Mientras Nobunaga libra sus guerras en frentes abiertos, Yasuke es enviado con un pequeño grupo a proteger discretamente a los Tokugawa. Allí, entre pasillos llenos de sombras y alianzas frágiles, se despliega el otro gran atractivo del cómic: las intrigas políticas. En este Japón dividido, un aliado hoy puede ser el enemigo de mañana, y el bushido, con todo su ideal de honor, parece un eco lejano frente a la traición y la ambición desmedida. Thierry Gloris demuestra un conocimiento profundo de esta época y lo traduce en una narración rica y fluida, donde cada gesto político tiene consecuencias mortales. Yasuke debe navegar este laberinto con la habilidad de un espadachín y la prudencia de un cortesano, consciente de que un paso en falso puede costarle más que su vida. Puede costarle su lugar, su honor o su amor.
El gran tema que atraviesa este segundo tomo es la lealtad. Yasuke ha jurado fidelidad a Nobunaga, el hombre que lo liberó de la esclavitud y le dio un nombre, un lugar y una espada. Pero el señor feudal, en su búsqueda incansable por unificar Japón, actúa a veces con la frialdad de un demonio, sacrificando hombres, alianzas y hasta sentimientos con tal de alcanzar su objetivo. Nuestro protagonista se ve obligado a preguntarse si obedecer ciegamente a su señor no lo convertirá, a su vez, en un monstruo. Este dilema, tratado con sutileza, es uno de los pilares más potentes de la obra. No es un héroe de moral inquebrantable; es un hombre atrapado entre gratitud, deber y amor, entre dos mundos que lo moldearon, pero nunca lo definieron del todo.

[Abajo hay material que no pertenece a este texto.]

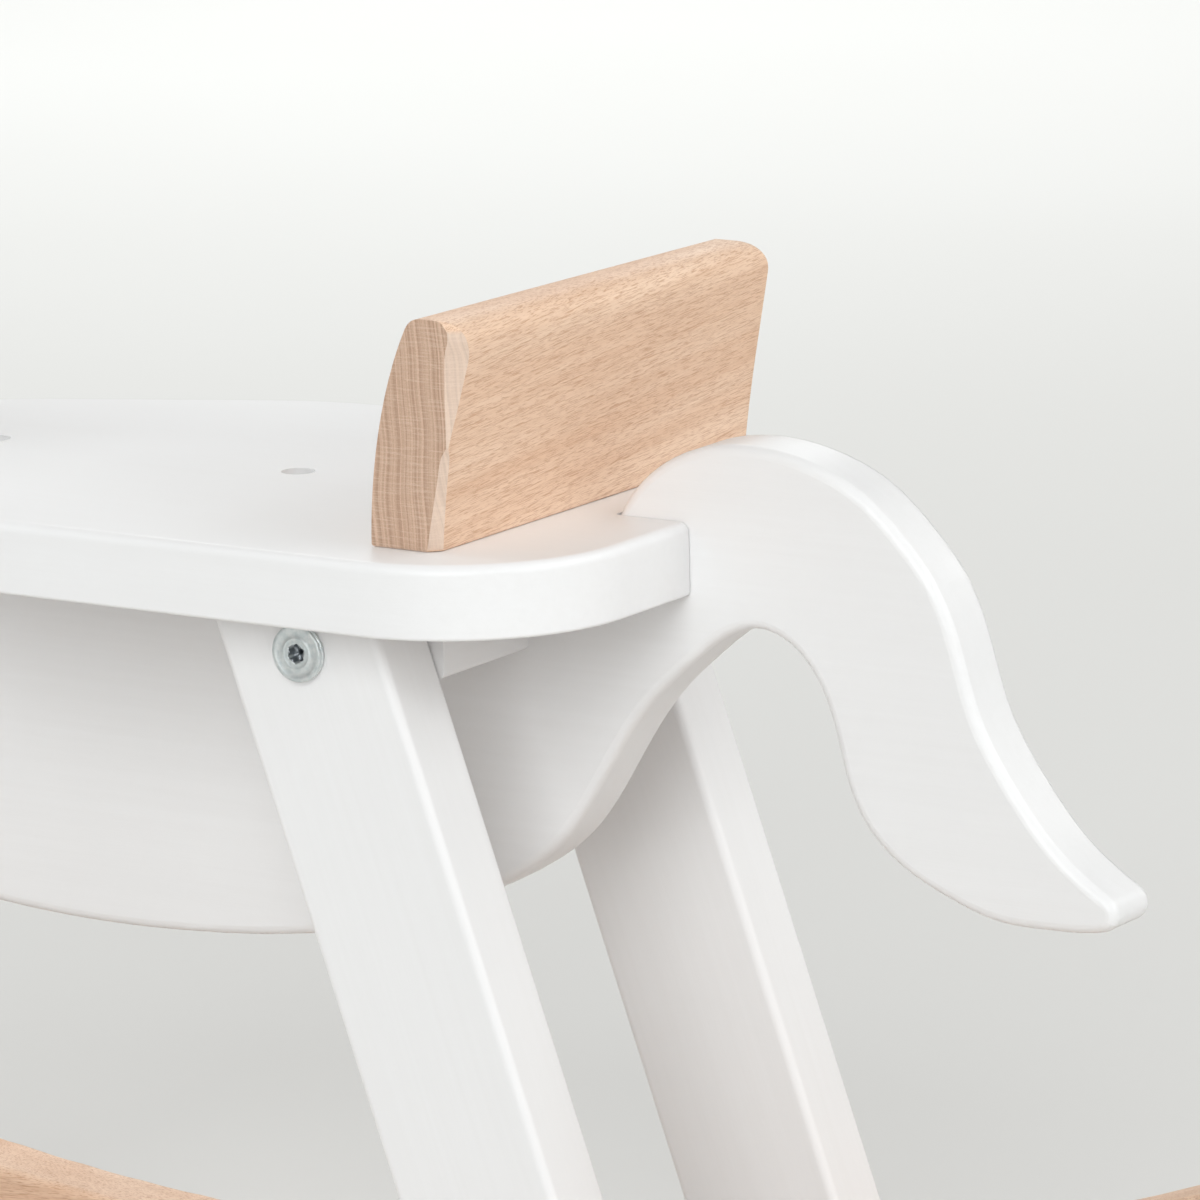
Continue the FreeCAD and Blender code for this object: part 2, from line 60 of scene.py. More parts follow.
# --- shader helpers -----------------------------------------------------------------------
class Shader:
    """A material with one Principled shader, and short calls that add nodes to it."""

    def __init__(self, name, roughness=0.5, metallic=0.0, specular=0.5,
                 coat=0.0, coat_roughness=0.2):
        self.material = bpy.data.materials.new(name)
        self.material.use_nodes = True
        self.tree = self.material.node_tree
        self.surface = self.tree.nodes["Principled BSDF"]
        self.surface.inputs["Roughness"].default_value = roughness
        self.surface.inputs["Metallic"].default_value = metallic
        self.surface.inputs["Specular IOR Level"].default_value = specular
        self.surface.inputs["Coat Weight"].default_value = coat
        self.surface.inputs["Coat Roughness"].default_value = coat_roughness

    def add(self, kind, output=0, inputs=None, **settings):
        """Adds a node, sets or links its inputs, and returns one of its outputs."""
        made = self.tree.nodes.new("ShaderNode" + kind)
        for key, value in settings.items():
            setattr(made, key, value)
        for key, value in (inputs or {}).items():
            self.put(made.inputs[key], value)
        return made.outputs[output]

    def put(self, socket, value):
        if isinstance(value, bpy.types.NodeSocket):
            self.tree.links.new(value, socket)
        else:
            socket.default_value = value

    def place(self):
        return self.add("TexCoord", "Object")

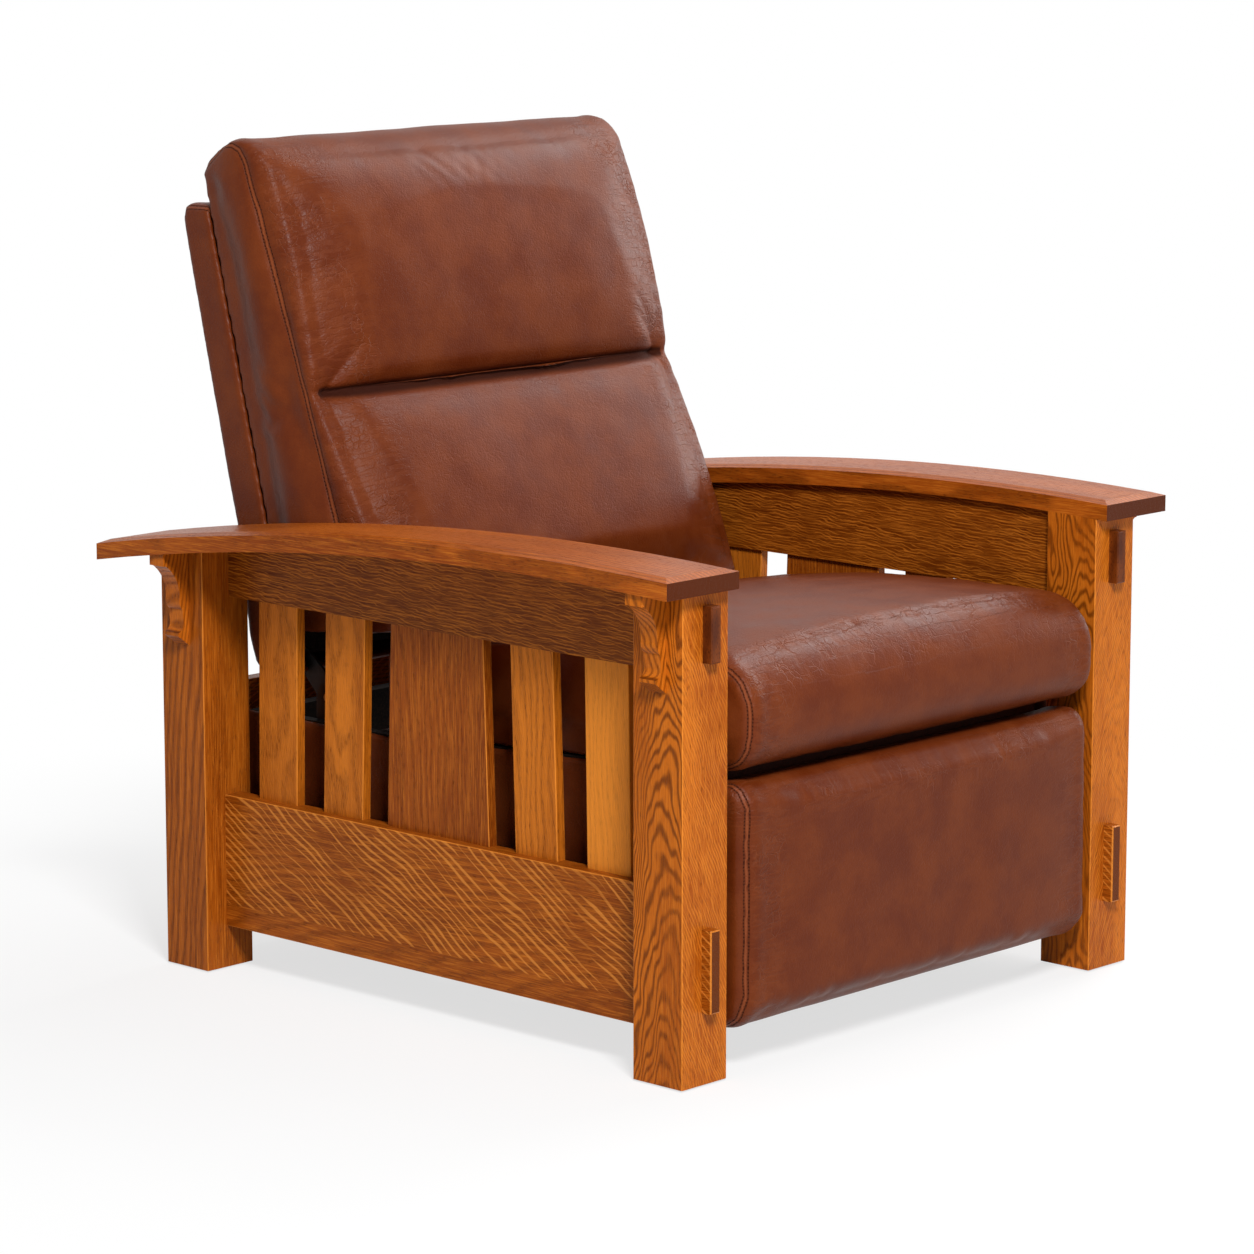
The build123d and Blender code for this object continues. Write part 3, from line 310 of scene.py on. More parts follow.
# Arms: bowed boards with a bevel all round the top, cut from wide flat-sawn stock, so that long lines
# run from end to end and open into points along the edges.
arm_oak = oak(
    "arm oak",
    along="Y",
    heart=(0.545, 0.0),
    spacing=0.0075,
    lines=0.4,
    brown=tone(128, 58, 16),
    amber=tone(162, 80, 24),
    sway=0.02,
    slope=0.02,
    arris_highlight=0,
    end=1.0,
)
dressed(arm_oak, "arm_left", "arm_right")

# Upper rails: the arched rails under the arms, tenoned into the legs. They are coloured darker than the rest,
# a painted shade for the shadow of the arms, and have a fine fleck that runs nearly level.
upper_rail_oak = oak(
    "upper rail oak",
    along="Y",
    heart=(0.1, 0.25),
    spacing=0.0035,
    lines=0.3,
    brown=tone(92, 42, 10),
    amber=tone(118, 58, 14),
    slope=0.02,
    rays={
        "shape": {"plane": "YZ", "lean": 6, "gap": 0.004, "bend": 2.0, "wave": 2.2, "fat": 0.2},
        "face": "X",
        "share": 0.42,
        "colour": oak_gold,
    },
)
dressed(upper_rail_oak, "upper_rail_left", "upper_rail_right")

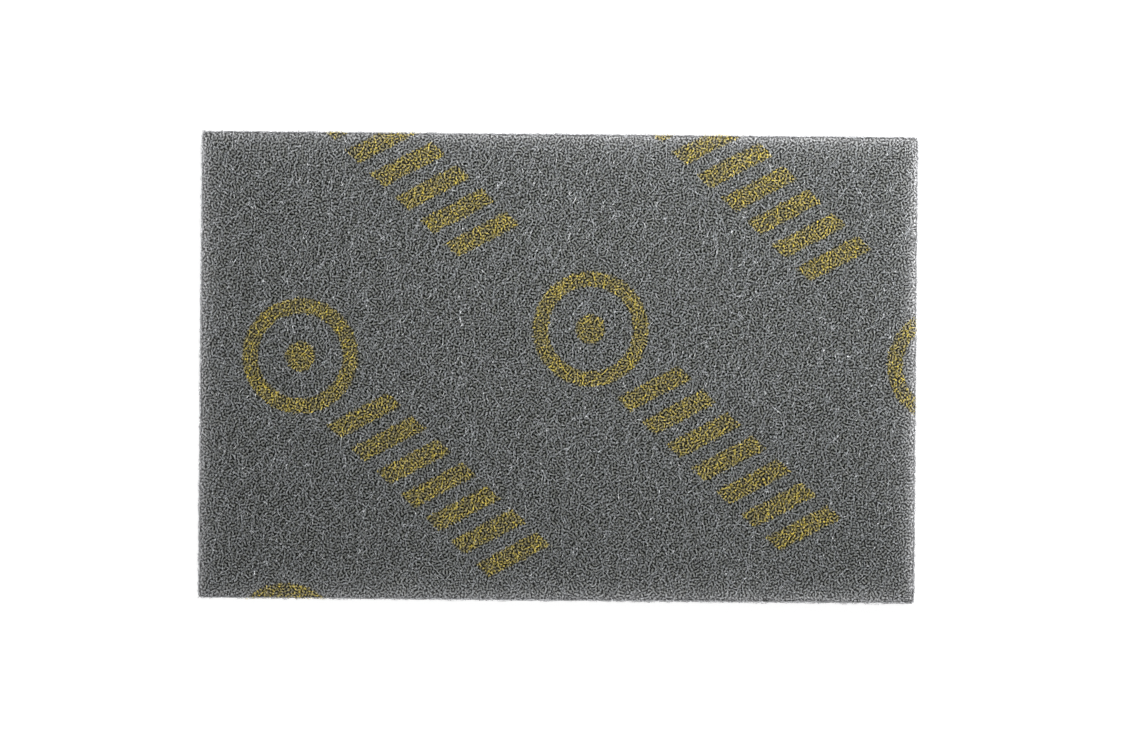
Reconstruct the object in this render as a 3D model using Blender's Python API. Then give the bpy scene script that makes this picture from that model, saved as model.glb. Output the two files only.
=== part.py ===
# An abrasive hand pad: one die-cut slab of lofty nonwoven nylon web, lying flat.
# Metres, +Z up. The origin is the centre of the face that it rests on, +X runs along
# its length and +Y along its width.

import bmesh
import bpy
from mathutils import Vector, noise

# The cut pad
PAD_LENGTH = 0.230
PAD_WIDTH = 0.150
PAD_THICKNESS = 0.008
RIM_RADIUS = 0.0009

# The web's skin is level at its highest fibres and sinks into hollows between them
SKIN_PITCH = 0.0043
HOLLOW_DEPTH = 0.0011
HOLLOW_SPACING = 0.0075
CLOUD_SPACING = 0.026
CLOUD_SHARE = 0.45
LEVEL_SHARE = 0.04
WALL_ROWS = 3
SKIN_DRIFT = 0.3

# Where in the noise the web is cut from, which sets the pattern of its hollows
WEB_PLACE = Vector((3.7, 11.2, 5.9))
DRIFT_PLACE = Vector((40.3, 7.1, 23.8))

RIM_SEGMENTS = 2
FLAT_NORMAL = 0.999
WEB_COLOUR = (0.125, 0.129, 0.124, 1.0)
WEB_ROUGHNESS = 0.85


def clear_scene():
    for thing in list(bpy.data.objects):
        bpy.data.objects.remove(thing)


def web_material():
    material = bpy.data.materials.new("grey_web")
    material.use_nodes = True
    shader = material.node_tree.nodes["Principled BSDF"]
    shader.inputs["Base Color"].default_value = WEB_COLOUR
    shader.inputs["Roughness"].default_value = WEB_ROUGHNESS
    shader.inputs["Metallic"].default_value = 0.0
    return material


def cut_slab():
    """The die-cut block with its rims and corners softened, standing on z = 0."""
    slab = bmesh.new()
    bmesh.ops.create_cube(slab, size=1.0)
    bmesh.ops.scale(slab, vec=(PAD_LENGTH, PAD_WIDTH, PAD_THICKNESS), verts=slab.verts)
    bmesh.ops.translate(slab, vec=(0.0, 0.0, PAD_THICKNESS / 2), verts=slab.verts)
    bmesh.ops.bevel(
        slab,
        geom=slab.edges[:],
        offset=RIM_RADIUS,
        offset_type="OFFSET",
        segments=RIM_SEGMENTS,
        profile=0.5,
        affect="EDGES",
    )
    return slab


def slice_evenly(slab, axis, low, high, count):
    """Cuts the slab's faces into that many strips between two edges on an axis."""
    normal = Vector((0.0, 0.0, 0.0))
    normal[axis] = 1.0
    for cut in range(1, count):
        plane = normal * (low + (high - low) * cut / count)
        whole = slab.verts[:] + slab.edges[:] + slab.faces[:]
        bmesh.ops.bisect_plane(slab, geom=whole, plane_co=plane, plane_no=normal)


def divide_skin(slab):
    """Gives the two faces and the cut walls enough points to hold the web's hollows."""
    half_length = PAD_LENGTH / 2 - RIM_RADIUS
    half_width = PAD_WIDTH / 2 - RIM_RADIUS
    slice_evenly(slab, 0, -half_length, half_length, round(2 * half_length / SKIN_PITCH))
    slice_evenly(slab, 1, -half_width, half_width, round(2 * half_width / SKIN_PITCH))
    slice_evenly(slab, 2, RIM_RADIUS, PAD_THICKNESS - RIM_RADIUS, WALL_ROWS)


def hollow_depth(place):
    """How far the skin lies under its highest fibres at a place on the slab's surface."""
    small = noise.noise(place / HOLLOW_SPACING + WEB_PLACE)
    cloud = noise.noise(place / CLOUD_SPACING - WEB_PLACE)
    height = small * (1.0 - CLOUD_SHARE) + cloud * CLOUD_SHARE
    return HOLLOW_DEPTH * max(0.0, height - LEVEL_SHARE) / (1.0 - LEVEL_SHARE)


def drift(place):
    """A sideways shift that keeps the skin's points out of straight rows."""
    step = noise.noise_vector(place / SKIN_PITCH + DRIFT_PLACE)
    return Vector((step.x, step.y, 0.0)) * SKIN_PITCH * SKIN_DRIFT


def settle_skin(slab):
    """Moves every point of the slab inwards by the depth of the hollow that it is in."""
    slab.normal_update()
    moved = []
    for point in slab.verts:
        normal = point.normal.copy()
        place = point.co.copy()
        if abs(normal.z) > FLAT_NORMAL:
            place += drift(place)
        moved.append(place - normal * hollow_depth(place))
    for point, place in zip(slab.verts, moved):
        point.co = place
    slab.normal_update()


def hand_pad(collection):
    slab = cut_slab()
    divide_skin(slab)
    settle_skin(slab)
    mesh = bpy.data.meshes.new("hand_pad")
    slab.to_mesh(mesh)
    slab.free()
    mesh.shade_smooth()
    mesh.materials.append(web_material())
    pad = bpy.data.objects.new("hand_pad", mesh)
    collection.objects.link(pad)
    return pad


def main():
    clear_scene()
    collection = bpy.data.collections.new("abrasive_hand_pad")
    bpy.context.scene.collection.children.link(collection)
    hand_pad(collection)


main()
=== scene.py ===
import math

import bmesh
import bpy
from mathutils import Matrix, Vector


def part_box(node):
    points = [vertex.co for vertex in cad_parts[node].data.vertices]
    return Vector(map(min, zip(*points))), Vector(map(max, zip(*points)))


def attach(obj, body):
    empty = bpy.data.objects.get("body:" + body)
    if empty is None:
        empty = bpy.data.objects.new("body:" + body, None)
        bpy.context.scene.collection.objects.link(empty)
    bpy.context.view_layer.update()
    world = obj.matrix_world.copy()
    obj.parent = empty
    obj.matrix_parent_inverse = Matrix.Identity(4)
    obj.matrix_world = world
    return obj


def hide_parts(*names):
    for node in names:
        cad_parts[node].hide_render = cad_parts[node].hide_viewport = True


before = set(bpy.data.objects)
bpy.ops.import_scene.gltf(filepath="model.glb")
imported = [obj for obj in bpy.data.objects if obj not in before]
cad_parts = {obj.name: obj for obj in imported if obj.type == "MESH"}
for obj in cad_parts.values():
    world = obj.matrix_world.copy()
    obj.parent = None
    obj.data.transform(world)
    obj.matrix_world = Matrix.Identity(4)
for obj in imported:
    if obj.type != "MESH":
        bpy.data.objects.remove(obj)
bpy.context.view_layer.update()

low_corner, high_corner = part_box("hand_pad")
PAD_LENGTH = high_corner[0] - low_corner[0]
PAD_WIDTH = high_corner[1] - low_corner[1]
PAD_TOP = high_corner[2]
PAD_BASE = low_corner[2]
CUT_PAD = bpy.data.objects["hand_pad"]

# The photograph's frame and where the pad lies in it
PHOTO_WIDTH = 1134
PHOTO_HEIGHT = 756
PAD_CENTRE_PX = (558.0, 367.25)
PIXELS_PER_METRE = 3121.0
PAD_TURN = math.radians(0.5)
LENS = 0.085
SENSOR = 0.036
MILLIMETRES = 1000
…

En el aspecto gráfico, Emiliano Zarcone brilla con un trazo realista que dota al relato de una fuerza inmersiva notable. Las armaduras reflejan la luz con precisión, los templos parecen tallados en madera viva, y los rostros expresan emociones complejas sin necesidad de palabras. Se podría decir que en muchas de las páginas se llega a un estilo casi fotográfico. Eso puede generar cierta rigidez en momentos íntimos, pero en las escenas bélicas y políticas funciona con eficacia aplastante. Los colores de Cyril Saint-Blancat añaden esos amarillos crepusculares que anuncian muerte, rojos vibrantes que salpican la violencia o los verdes apagados que recuerdan la calma antes de la tormenta. Es un cómic que literalmente respira historia y tensión.
La edición española de Tengu Ediciones merece una mención especial. El tomo presenta un formato europeo de gran tamaño, idéntico al de la edición francesa, ideal para apreciar en plenitud el trazo realista de Emiliano Zarcone y los matices cromáticos de Cyril Saint-Blancat. Cuidadosamente traducida por Gabriel Álvarez Martínez, que respeta el tono histórico y la riqueza de matices de los diálogos originales. Además, cabe destacar la maravilla de las guardas que te hacen zambullirte de lleno en la historia nada más abrir el tebeo.

Por todo ello, el segundo tomo de «Kuro-san: El Samurái Negro» no es solo una continuación y un final. Es un clímax emocional y bélico que nos sumerge en el torbellino de un mundo cruel, hermoso y cambiante. Cada página es un paso más hacia el mito, cada batalla un eco de eternidad. En este cruce entre realidad y leyenda, Yasuke se convierte en algo más que un guerrero. Es el símbolo de la voluntad humana frente al abismo de la historia. Cuando la última página se cierra, uno no siente que ha terminado un cómic; siente que ha presenciado una epopeya. Y en el silencio que queda tras la tormenta, solo permanece una certeza: la leyenda del samurái negro no ha hecho más que comenzar.
“Yo quería unificar Japón y resulta que mi último partidario es… ¡Un extranjero!”